Which, combined with my New England starkness and New York frankness, has exasperated my Texas-bred desire to be liked, because the issues about which I've chosen to write and the positions I've taken aren't widely appreciated by most people. No surprises there. I kinda knew that going in. What has surprised me, however, is the reluctance of most people to reconsider things they haven't really thought out well for themselves to begin with.

Microscopic Beads of Sweat

Consider, for example, one of the most stubborn fallacies of the modern evangelical church: that the only place unsaved people should hear the Gospel proclaimed is, well, in church.

That has been one of the biggest justifications for the distressingly irrelevant seeker-sensitive movement. And even as Reformed theology trends back into mainstream evangelicalism, the abdication of personal evangelism seems to continue unabated.

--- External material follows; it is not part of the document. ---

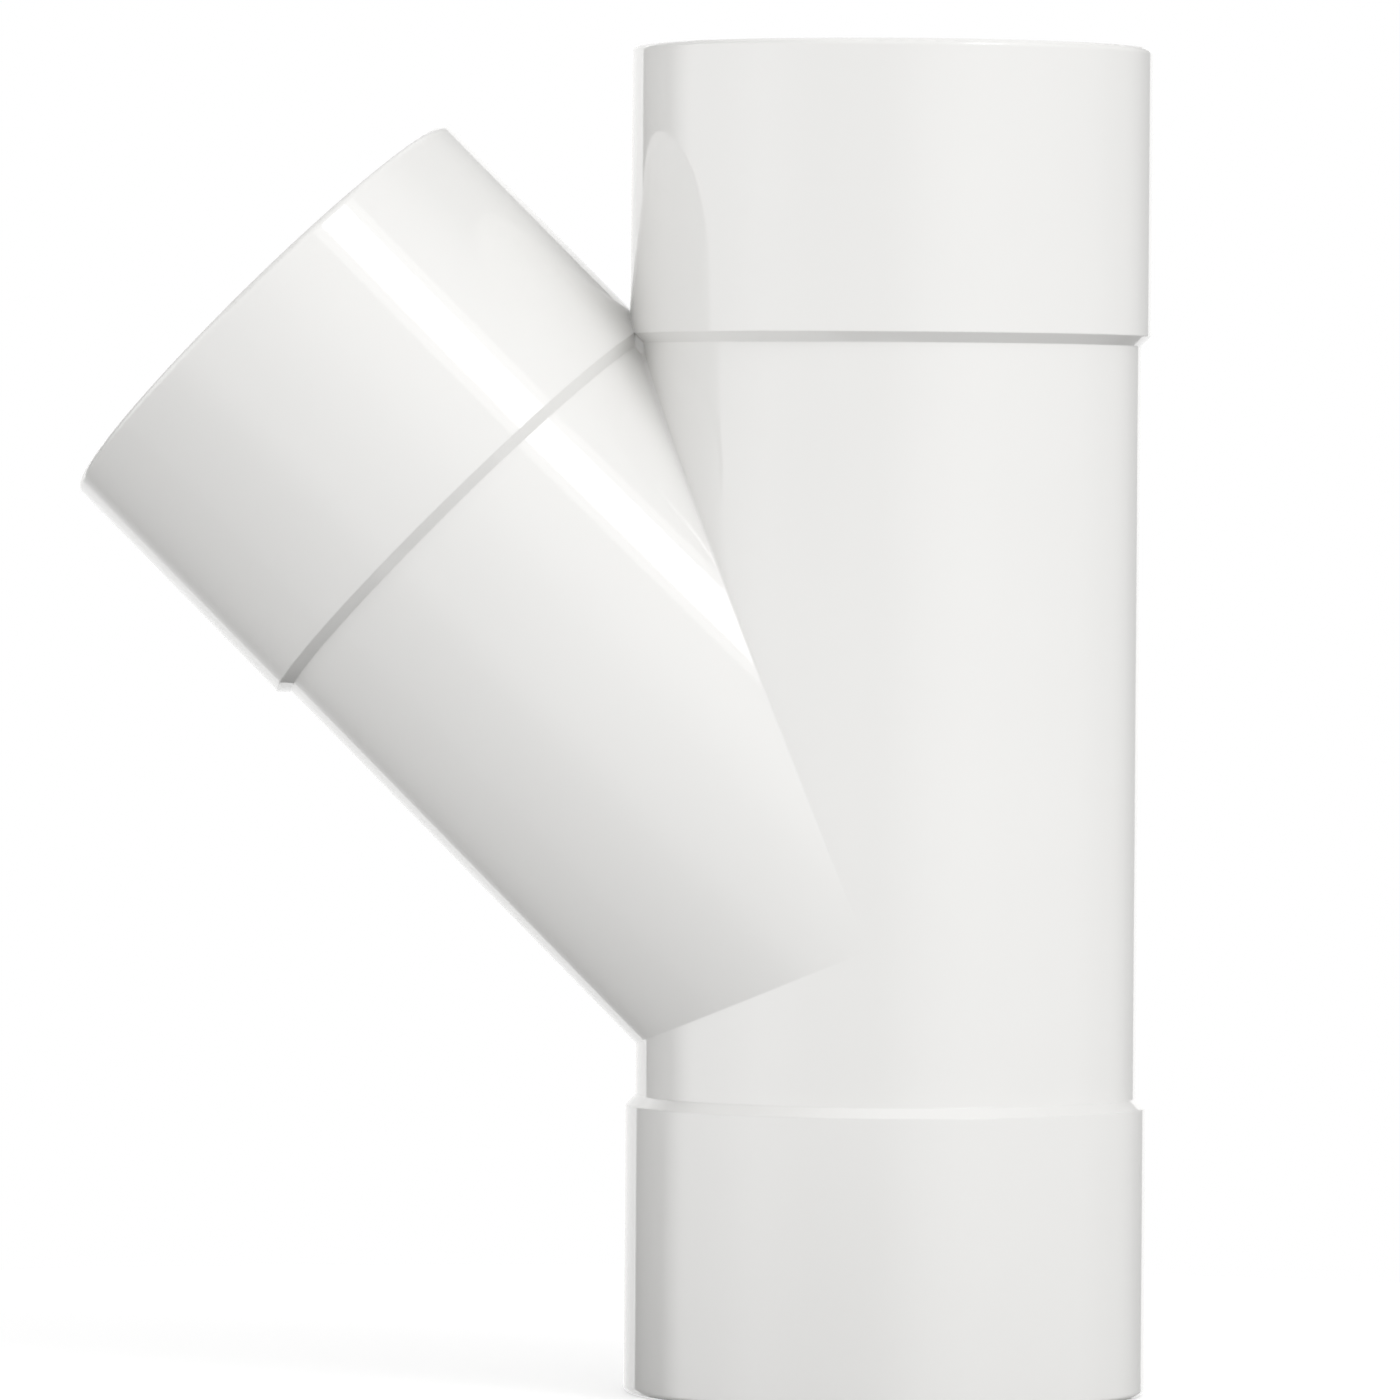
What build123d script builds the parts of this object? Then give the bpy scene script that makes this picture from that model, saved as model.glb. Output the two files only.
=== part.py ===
from build123d import *
from math import radians, sin, cos, tan, sqrt
import os

# Lateral wye fitting: an equal 45 degree branch, moulded in one piece in white PVC,
# for plain rainwater pipe. Three plain sockets take three pipe ends.
#
# The run stands on +Z, with the centre of its lower mouth at the origin. The branch
# leaves the run upwards and towards -X, and both axes lie in the XZ plane.

# Driving dimensions, in millimetres and degrees
pipe_d = 80.0            # outside diameter of the pipe
socket_clearance = 0.15  # radial gap between a pipe and its socket
socket_depth = 45.0      # how far a pipe goes in before it meets its stop
stop_width = 1.6         # ledge that the pipe's end meets, about as wide as the pipe's wall
stop_cover = 1.0         # along the axis, from that ledge to the lip of the shoulder outside
wall = 1.7               # moulded wall, in the sockets and in the body
branch_angle = 45.0      # between the run's upper arm and the branch
lower_straight = 8.0     # plain body between the foot of the branch and the lower shoulder
web_set_back = 0.3       # from the points where two lips cross to the flat sides of the web
mouth_round = 1.0        # outer edge of a mouth
mouth_lead_in = 0.4      # chamfer on the inner edge of a mouth, which guides the pipe in
valley_round = 0.3       # the two long valleys outside, where the bodies meet

# Radii that follow from them
socket_bore_r = pipe_d / 2 + socket_clearance
socket_r = socket_bore_r + wall
bore_r = socket_bore_r - stop_width
body_r = bore_r + wall

# The shoulder outside slopes at 45 degrees, so it is as long as it is high
shoulder = socket_r - body_r
socket_length = socket_depth + stop_cover

# Outside, the two body tubes meet at the crotch above their crossing and at the foot
# below it. The lips of the upper and the branch shoulder meet each other at the crotch.
half_angle = radians(branch_angle / 2)
crotch = body_r / tan(half_angle)
foot = body_r * tan(half_angle)
upper_arm = crotch + socket_length
lower_arm = foot + lower_straight + shoulder + socket_length

# Each arm has a plane of its own: its origin is the crossing of the axes, its Y runs out
# along the arm to the mouth, and its X is the radius. A revolved face has its seam on that
# radius, so each X points to where no valley crosses it.
crossing = Vector(0, 0, lower_arm)
front = (0, -1, 0)
back = (0, 1, 0)
turn = radians(branch_angle)
lower_plane = Plane(crossing, x_dir=(1, 0, 0), z_dir=back)
upper_plane = Plane(crossing, x_dir=(1, 0, 0), z_dir=front)
branch_plane = Plane(crossing, x_dir=(cos(turn), 0, sin(turn)), z_dir=front)
arms = [(lower_plane, lower_arm), (upper_plane, upper_arm), (branch_plane, upper_arm)]

with BuildPart() as wye_fitting:
    # Outside of the three arms: body tube, sloping shoulder, socket and rounded mouth
    for plane, length in arms:
        with BuildSketch(plane) as outside:
            with BuildLine():
                Polyline(
                    (0, 0),
                    (body_r, 0),
                    (body_r, length - socket_length - shoulder),
                    (socket_r, length - socket_length),
                    (socket_r, length),
                    (0, length),
                    close=True,
                )
            make_face()
            fillet(outside.vertices().group_by(Axis.X)[-1].sort_by(Axis.Y)[-1], mouth_round)
        revolve(axis=Axis(plane.origin, plane.y_dir))

    # Web in the crotch: below both lips, the notch between the two shoulders is filled
    # as far to each side as the sockets touch
    web_half = sqrt(socket_r**2 - body_r**2) - web_set_back
    with BuildSketch(upper_plane) as web:
        with BuildLine():
            Polyline(
                (0, 0),
                (0, crotch),
                (-body_r, crotch),
                (-crotch * sin(turn), crotch * cos(turn)),
                close=True,
            )
        make_face()
    extrude(amount=web_half, both=True)

    # The two long valleys, front and back, where the branch's body leaves the run's. Of the
    # ellipses outside, only the two above the web, where the sockets meet, lie higher.
    long_valleys = wye_fitting.edges().filter_by(GeomType.ELLIPSE).sort_by(Axis.Z)[-4:-2]
    fillet(long_valleys, valley_round)

    # Inside of the arms: the waterway, the ledge that stops the pipe, and the socket's bore
    for plane, length in arms:
        with BuildSketch(plane) as inside:
            with BuildLine():
                Polyline(
                    (0, 0),
                    (bore_r, 0),
                    (bore_r, length - socket_depth),
                    (socket_bore_r, length - socket_depth),
                    (socket_bore_r, length - mouth_lead_in),
                    (socket_bore_r + mouth_lead_in, length),
                    (0, length),
                    close=True,
                )
            make_face()
        revolve(axis=Axis(plane.origin, plane.y_dir), mode=Mode.SUBTRACT)

wye_fitting.part.label = "wye_fitting"

os.makedirs("parts", exist_ok=True)
export_step(wye_fitting.part, "parts/wye_fitting.step")
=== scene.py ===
# %% [markdown]
# # A lateral wye fitting in white PVC
#
# The fitting joins a slanting branch pipe to a straight run of rainwater pipe. Its shape
# comes from the frame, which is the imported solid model, so this lesson only gives it its
# finish and sets it up in a small studio: table, surroundings, light and camera.

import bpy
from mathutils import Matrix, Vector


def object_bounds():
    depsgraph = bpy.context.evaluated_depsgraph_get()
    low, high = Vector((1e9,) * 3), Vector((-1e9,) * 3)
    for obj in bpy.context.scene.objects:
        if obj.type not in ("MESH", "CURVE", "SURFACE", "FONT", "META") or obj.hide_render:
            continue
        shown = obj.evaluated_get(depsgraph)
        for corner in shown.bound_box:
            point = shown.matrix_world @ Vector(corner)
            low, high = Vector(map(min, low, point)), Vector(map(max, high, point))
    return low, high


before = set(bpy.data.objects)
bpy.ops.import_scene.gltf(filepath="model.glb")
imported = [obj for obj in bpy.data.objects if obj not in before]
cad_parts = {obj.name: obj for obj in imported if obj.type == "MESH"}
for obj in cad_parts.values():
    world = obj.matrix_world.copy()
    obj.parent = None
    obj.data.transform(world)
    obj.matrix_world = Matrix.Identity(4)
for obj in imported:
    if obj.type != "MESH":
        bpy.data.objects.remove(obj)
solid_box = [list(corner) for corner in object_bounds()]

from math import cos, pi, radians, sin

import bpy
from mathutils import Matrix, Vector

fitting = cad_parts["wye_fitting"]
low, high = (Vector(corner) for corner in solid_box)
middle = (low + high) / 2
print("fitting, mm:", [round(1000 * size, 1) for size in high - low])

# %% [markdown]
# ## Helpers for nodes
#
# A material is a small network. Every network below needs the same three acts: add a
# node, set its values, and join sockets. One helper does them together, so that each
# finish can be read from top to bottom.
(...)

Now, when I use the term "personal evangelism," a number of people automatically flinch, or wince, or have microscopic beads of sweat pop out across their forehead. Right? You react the same way I do when I hear an electric guitar in a corporate worship service! But at least I'm justified in my negative response; nowhere in the Bible is illegitimate sound supported as a legitimate way to praise our Lord. Yet exhortations for personal evangelism run rampant.

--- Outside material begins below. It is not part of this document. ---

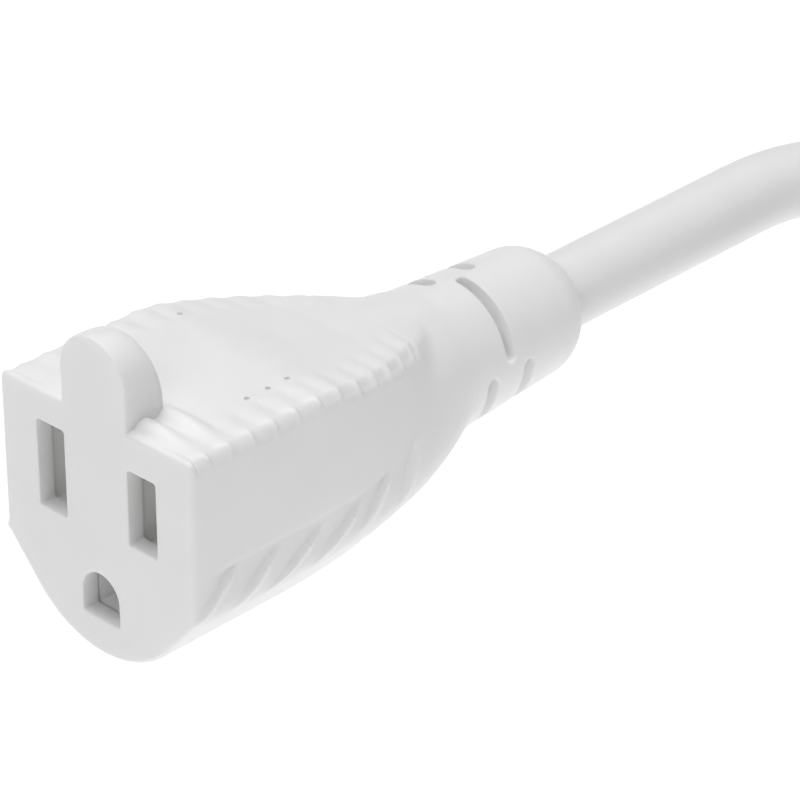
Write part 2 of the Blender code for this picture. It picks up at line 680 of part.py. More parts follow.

Hey - I used to be scared about personal evangelism, too. Until I realized that all of us who are saved do it every day, whether we realize it or not. Except some of us are more effective at communicating the truth of Christ than others, and some of us don't communicate much of anything edifying at all.

From the jokes we crack to the jokes we laugh at, from the way we treat subordinates to the way we interact with employers, and from the way we drive to the reasons why we speed; these all become part of the dialog regarding our view of the Gospel that we share with people around us.

Those of us who rely more on our culture than the Gospel for affirmation, fulfilment, direction, and inspiration probably do a worse job of modeling the Fruit of the Spirit that we could.

And when I try to point out that cultural benchmarks and trends don't provide the valid guideposts we believers should be using in our faith walks, I get all these blank stares.

Although we're taught to dislike making judgment calls on one culture over another, don't we make those hierarchical values every day anyway? Most middle-class wage earners consider the ghetto thug culture bad, but talk about discriminating against certain cultural influences in church, and people think you're intolerant.


What Barbara Mandrell Taught Me

As I compose my essays for this blog, and my articles for Crosswalk, I try to combine just enough unbiased logic with a hearty dollop of honest-to-goodness truth. For the most part, I'm not writing anything new.  I'm just rephrasing stories of life from my personal perspective. I have not tried to invent new terms or launch new philosophies, except for the brilliant artwork of Christoph Neimann, whose genre I coined as "digital colloquialism."

Can I tell you a secret?  I know I'm not the world's best writer.  I remember an interview given by country-western singer Barbara Mandrell back in the mists of time, when she was at the height of her fame.  She freely admitted that she wasn't the world's best singer.  She wasn't even in the top 100.  But she could sing, and she wasn't half bad.  Which put her right in the middle of thousands of other people with good talent, but whom none of us knew.  Mandrell said that what made her a star wasn't her being the best singer in the business, but being an exceptionally savvy marketer and promoter of herself.

Of course, you can draw all sorts of inferences from the fact that hardly anybody born in the last 20 years knows who Barbara Mandrell is.  And since Mandrell herself was banking her career on publicity instead of incomparable talent, perhaps she knew she had to make hay while she could.

Well, I don't even own my own field yet, so making hay seems a little out of the question. And I'm not crazy about the marketing part of Mandrell's story.

But I've been told I have the grain needed to make the hay.  I've just gotta figure out where to find a field.